Other European countries are starting to catch up. The UK has one of the lowest FTTH connection rates in Europe, but Chris Rigobon, director at Northleaf Capital Partners, told Infrastructure Investor in February that “with subsidies available for rural broadband, you have a significant amount of investment flowing into the space. It is effectively a land grab until the subsidies run out or the entire country has new infrastructure”.

UK telecoms regulator Ofcom confirmed in March that fibre broadband providers would be able to make a “fair return” over their whole investment period and said a cost-based return system would not be established for at least 10 years. Philip Jansen, chief executive of market incumbent BT, promised to “build like fury” in response to Ofcom’s decision, with a target of 20 million connections by the middle of the 2020s.

Risks remain for fibre

Yet S&P Capital IQ data shows EBITDA multiples for fibre infrastructure and broadband businesses at 6.8x to the end of 2019 – significantly lower than wireless towers and data centres, at 26.5x and 28.3x, respectively.

Not all investors are convinced that FTTH provides a sufficiently dependable return to justify the risks. “In the home fibre market, operators are typically relying on customers signing up after they have built the networks. They are also relying on customers paying for more than just basic services, with spend on add-ons highly discretionary,” pointed out Spence Clunie, managing partner at Ancala Partners, in September. “We do not really see that as an infrastructure investment.”

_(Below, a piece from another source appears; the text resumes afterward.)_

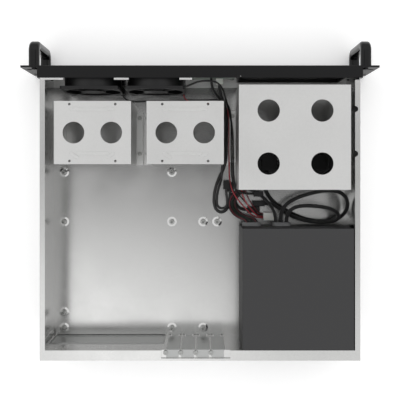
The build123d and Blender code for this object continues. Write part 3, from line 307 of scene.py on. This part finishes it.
# %% Routes of the leads
routes = {
    "front_port_lead": (4.4, [
        (-28.0, -163.0, 24.0), (-28.0, -156.0, 24.0), (-30.5, -146.5, 19.6), (-35.4, -136.4, 13.4),
        (-38.2, -122.0, 8.0), (-38.8, -103.0, 6.5), (-38.4, -78.0, 6.5), (-38.2, -56.0, 6.5),
        (-34.4, -42.0, 4.6), (-27.4, -29.0, 3.3), (-22.6, -15.0, 3.3), (-20.2, -1.0, 3.3),
        (-20.6, 10.0, 3.3), (-24.4, 18.6, 3.3), (-32.0, 21.6, 3.3), (-39.4, 17.0, 3.3),
        (-42.4, 8.0, 3.5), (-44.2, -1.0, 3.9), (-44.2, -9.0, 3.9),
    ]),
    "fan_lead_red": (1.8, [
        (23.4, -149.6, 13.5), (23.4, -145.6, 13.5), (17.0, -140.0, 11.0), (3.0, -138.2, 7.4),
        (-13.0, -139.4, 4.4), (-28.0, -140.2, 3.2), (-38.4, -134.0, 3.1), (-42.0, -120.0, 3.1),
        (-42.5, -98.0, 3.1), (-42.1, -73.0, 3.1), (-42.6, -48.0, 3.8), (-43.0, -26.0, 8.0),
        (-46.8, -9.0, 12.4), (-56.4, 4.4, 13.8), (-67.0, 16.2, 13.8), (-76.0, 25.8, 11.6),
        (-85.6, 28.9, 6.6), (-92.0, 28.9, 6.6),
    ]),
    "fan_lead_black": (1.8, [
        (111.3, -149.6, 13.5), (111.3, -145.4, 13.5), (104.0, -141.0, 10.4), (88.0, -140.6, 5.6),
        (66.0, -142.2, 3.0), (40.0, -141.4, 2.4), (14.0, -143.4, 2.4), (-10.0, -143.0, 2.6),
        (-28.0, -144.4, 2.8), (-40.4, -138.6, 3.4), (-45.2, -125.0, 4.9), (-45.6, -106.0, 5.0),
        (-45.2, -81.0, 5.0), (-45.6, -56.0, 5.0), (-45.8, -33.0, 6.8), (-49.6, -14.0, 11.2),
        (-59.6, -0.4, 13.4), (-70.8, 11.2, 13.4), (-79.0, 20.4, 12.0), (-86.0, 24.7, 6.6),
        (-92.0, 24.7, 6.6),
    ]),
    "main_power_loom": (5.6, [
        (-115.0, 33.7, 30.0), (-115.0, 26.0, 30.0), (-117.0, 15.0, 28.6), (-125.4, 5.4, 28.6),
        (-140.0, -2.2, 30.0), (-158.0, -8.0, 32.0), (-176.0, -11.6, 34.6), (-194.0, -11.4, 37.0),
        (-206.2, -3.6, 37.0), (-210.6, 10.4, 32.0), (-205.8, 24.2, 22.0), (-192.6, 32.6, 13.0),
        (-175.6, 34.2, 8.0), (-158.0, 32.0, 5.4), (-140.6, 26.0, 4.5), (-124.0, 17.0, 4.4),
        (-108.5, 7.4, 4.4), (-98.0, -5.2, 5.0), (-94.0, -20.0, 6.0), (-94.0, -33.0, 6.0),
    ]),
    "side_loom": (5.4, [
        (-123.0, 33.7, 30.0), (-123.0, 26.5, 30.0), (-126.4, 17.5, 32.0), (-135.0, 11.4, 36.0),
        (-149.0, 9.4, 40.5), (-167.0, 10.4, 43.5), (-184.0, 13.6, 43.5), (-195.0, 20.6, 38.6),
        (-197.4, 28.4, 29.6), (-189.6, 33.6, 22.6), (-175.0, 34.8, 19.6), (-158.0, 33.2, 18.0),
        (-141.6, 29.6, 14.6), (-128.6, 24.0, 12.8), (-117.4, 16.6, 12.2), (-108.6, 10.6, 10.8),
        (-101.4, 8.0, 6.0), (-94.0, 8.0, 6.0),
    ]),
    "drive_power_loom": (4.6, [
        (-107.5, 33.7, 30.0), (-107.5, 26.0, 30.0), (-104.0, 14.0, 25.6), (-95.6, 2.4, 17.6),
        (-84.4, -7.6, 9.4), (-73.0, -13.4, 4.6), (-61.5, -14.0, 3.5), (-53.4, -8.1, 3.4),
        (-50.6, 1.5, 3.4), (-53.4, 11.1, 3.8), (-61.5, 17.0, 4.6), (-69.0, 17.0, 4.6),
    ]),
}
print(len(routes), "leads,", sum(len(points) for _, points in routes.values()), "control points")

# %% [markdown]
# A real lead is a fixed length of something more or less stiff that ends in its plug. Those
# facts could be left to the eye, but here they are written down in a table. So one function
# makes each lead from its route, gives it its coat, and prints its length and thickness. It
# takes the length from the drawn line where no CAD solid says it.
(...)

And there are still questions whether fibre-to-the-home will remain the dominant technology for high-speed internet connections. “The long-term visibility on fibre is good, but the technology is constantly evolving,” Stephen Nelson, asset management managing director at Infracapital, noted in April. “While there is no such thing as a fully, future-proofed industry, investors should be wary of taking technological bets.”